I must confess, was expecting to spend the next few hours shivering in something run-down and shoddy. After all, I’ve seen so many awful public areas in Belgium to learn not to expect very much, or maybe to have becom prejudiced, sorry to say. Not to mention that the water in every public bath I have been to – in Sweden at least – is usually kept at a temperature suitable for Greenland whales.

But it turned out to be the most brilliant, clean, neat, modern, well-kept and pleasant set of indoor pools I have visited; with some nice features I haven’t seen anywhere else. Refurbished only four years ago! Large windows! Tastefully designed! Hot showers! And warm water in the pools!

My six-year-old was very happy to show Daddy around for the first time, my four-year-old didn’t want to go home, my wife was happily trawling around in the pro pool, and life was suddenly very pleasant again indeed.

I suppose that’s where I got the strength to start wrestling with the computer again, which I did until about 04.30 this morning.

Who Would You Like To Pay To Not Work?

Don’t get me wrong, I didn’t mean “who would you like to bribe so you don’t have to work”. Rather, who would you like to pay to make them stop working?

That’s an interesting dimension of the EU’s Common Agriculture Policy (one which is due to be done away with today by the way), which BBC correspondent Mark Mardell happily explores in a great blog post which you can read by clicking here. Since it’s already posible to pay farmers for not cultivating parts of their lands, he argues, why stop there? Why not pay other professionals for not doing their jobs?

For instance, I could think of quite a number of politicians, whom I would be quite happy to pay for them not to do any more work.

Oh wait a minute… I already do.

Oh, bother.

Dr. Phil, Our Country Is Breaking Up

With Belgium balancing on the edge of divorce, maybe it’s time to call in relations expert Dr. Phil – a fun fictional account of which can be read here (warning: satire).


I was going to write w few short lines for Foodwire today about the troubles Greek farmers are currently having to find new goats to use to produce Feta cheese, which under new EU rules can only be produced in Greece. They need to get new animals, because many of the old ones burned in the widespread forest fires there this summer.

As I said, I was going to write something intelligent about this but I couldn’t get my head around it – all I could think of was that grilled Feta sounds rather tasty, especially with some decent roasted meat. I’ve never knowingly tasted grilled goat, but maybe it’s as good as lamb.

But then I felt very ashamed of myself, because the fires claimed a number of human lives. Under the most dreadful of conditions, that is. My colleague Patrik had the hardly enviable assignment some time ago of going there and reporting on it all on TV, an experience from which he returned both shaken and stirred. TV images can never convey the full horror, he told me.

It’s all too easy to forget that there are real people on the often ghastly news images we see every day. Real lives are being ruined, real people lose loved ones.

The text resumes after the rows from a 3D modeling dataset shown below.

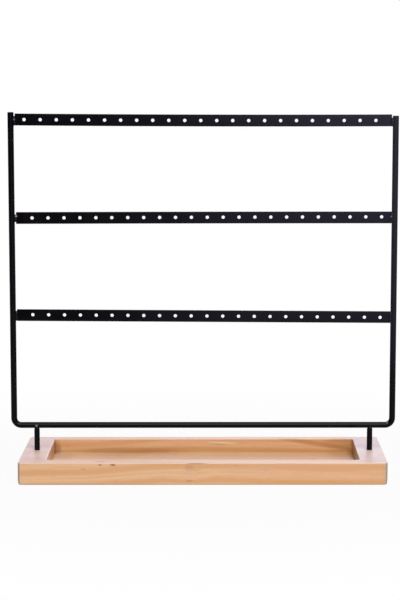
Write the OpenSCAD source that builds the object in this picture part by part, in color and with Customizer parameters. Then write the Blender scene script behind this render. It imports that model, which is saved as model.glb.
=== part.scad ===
// Earring display stand: a wooden base with a routed tray carries a bent wire frame on two short posts.
// Three perforated bars are welded between the uprights of the frame, and earrings hang in their holes.
// X runs along the stand, Y from front to back, Z up. The origin is on the table, under the middle.

/* [Wooden base] */
// Length of the wooden block
base_length = 255.8; // [200:0.2:320]
// Depth of the wooden block, front to back
base_depth = 90; // [70:1:120]
// Thickness of the wooden block
base_height = 15.5; // [13:0.5:25]
// How far the back of the block's left end stands in from its front, as the end was sawn
left_end_skew = 2.2; // [0:0.1:5]
// Radius of the block's four upright corners
base_corner_radius = 2; // [2:0.5:8]
// Radius of the rounding along the block's top edges
top_edge_radius = 0.4; // [0.2:0.1:1.5]
// Radius of the rounding along its bottom edges
bottom_edge_radius = 1; // [0.5:0.25:2]

/* [Tray in the base] */
// Wood left at the left end of the tray
left_ear = 20.2; // [14:0.1:30]
// Wood left at the right end of the tray
right_ear = 18.6; // [14:0.1:30]
// Wood left along the front of the tray
front_rim = 11; // [5:0.5:20]
// Wood left along the back of the tray
rear_rim = 8.5; // [5:0.5:20]
// Depth of the tray below the block's top
tray_depth = 10; // [4:0.5:10.5]
// Radius of the tray's upright corners
tray_corner_radius = 2.5; // [1.5:0.5:8]
// Radius of the rounding along the tray's upper edge
tray_edge_radius = 0.5; // [0.5:0.25:1.5]

/* [Wire frame] */
// Diameter of the round wire with its coat
wire_diameter = 4.1; // [3:0.1:5]
// How far the left upright stands out past the block's end
left_overhang = 7.8; // [6:0.1:15]
// How far the right upright stands out past the block's end
right_overhang = 8.9; // [6:0.1:15]
// Inner radius of the two bends in the wire
bend_radius = 3; // [3:0.5:8]
// Gap between the block's top and the wire above it
rail_gap = 15.8; // [10:0.1:30]
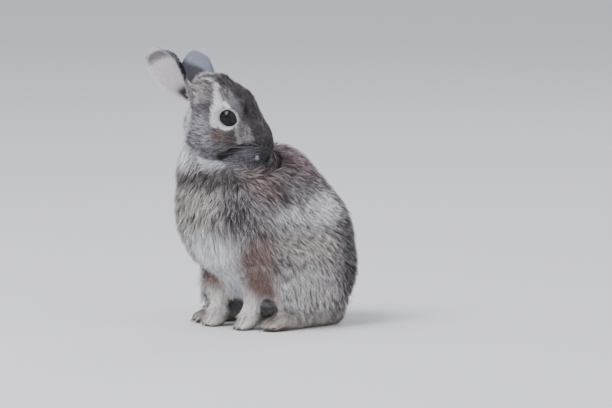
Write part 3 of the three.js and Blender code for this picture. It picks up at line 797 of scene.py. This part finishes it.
# ---- coat
# Thousands of thin tufts, each a narrow tapering blade that leaves the skin, bends over and
# lies along the body with its neighbours, slate at its root and banded or dark at its tip.
BODY_FLOW, THIGH_FLOW = (0, 0.55, -0.8), (0, 0.3, -1)
LEG_FLOW, FOOT_FLOW = (0, -0.12, -1), (0, -1, -0.1)
skin_mesh.calc_loop_triangles()
corners = read(skin_mesh.loop_triangles, "vertices", 3, np.int64)
loops = read(skin_mesh.loop_triangles, "loops", 3, np.int64)
unwrap = read(skin_mesh.uv_layers["OFBake"].data, "uv", 2)
skin_normals = normals_of(skin_mesh)


def lie_of_coat(points, normals, part, kind, ear_place):
    """The way the hair lies at each point of the skin."""
    body, head = in_body(points), in_head(points)
    on = by_name(part)
    one = np.ones(len(points))
    flow = np.outer(one, BODY_FLOW)
    turned_back = -0.12 + 0.35 * fade(55, 95, body[:, 2])
    on_chest = np.column_stack([body[:, 0] * 0.006, turned_back, -one])
    flow = lean(flow, on_chest, fade(-84, -56, body[:, 1]))
    flow = lean(flow, THIGH_FLOW, on["thigh"] * 0.8)
    flow = lean(flow, LEG_FLOW, on["foreleg"])
    flow = lean(flow, FOOT_FLOW, on["forefoot"] + on["hindfoot"])
    flow = lean(flow, unit(body - (0, 38, 34)) + (0, 0.3, -0.3), on["tail"])
    low = fade(-26, -4, head[:, 2])
    over = np.column_stack([np.sign(head[:, 0]) * 0.12, one, 0.12 - 0.75 * low])
    for side in (1, -1):
        away = head - (side * (EYE_SPREAD + 3), 0, 0)
        over = over + unit(away) * (1.6 * fade(8, 15, lengths(away)))[:, None]
    flow = lean(flow, over @ head_turn.T, on["head"])
    for side, shape in EARS.items():
        here = (kind == EAR) & (np.sign(head[:, 0]) == side)
        up, _, sidelong = ear_frame(shape)
        flow[here] = (up + np.outer(1.1 * ear_place[here, 1] ** 3, sidelong)) @ head_turn.T
    swirl = np.column_stack([speckle(points, 9, seed) - 0.5 for seed in (11, 12, 13)])
    flow = unit(flow) + swirl * np.where(kind == EAR, 0.2, 0.8)[:, None]
    return unit(laid_flat(flow, normals))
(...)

Many of us in the media subconsciously turn their feelings off, distantiating themselves from the truth behind the lines – with a devastating effect on their ability to report in a way that brings the reailty over, I believe.

Others let it affect them to the point when they cannot take it anymore. Only yesterday, I heard an interview with a journalist whose task it was to sort and edit TV footage from various horrorful evets around the world every morning.

“I often cried at the news desk”, she admitted, and eventually decided to quit and spend the rest of her life trying to do things that would make people happy instead. She felt that the news simply could not do that.

I have the deepest sympathy or that. But, then again, if the world never hears of those things, will anyone ever decide to help? However – with too much horror stories, we all choke, turn off, and descend into aid fatigue. Where do you draw the line?

That is just one of the many delicate decisions we journalists face every day. In my case, it contributed to skipping the goats story: forgive me, but I did not want to take the focus away from the people.

But maybe I was wrong – maybe that would have helped to convey the extent of the disaster.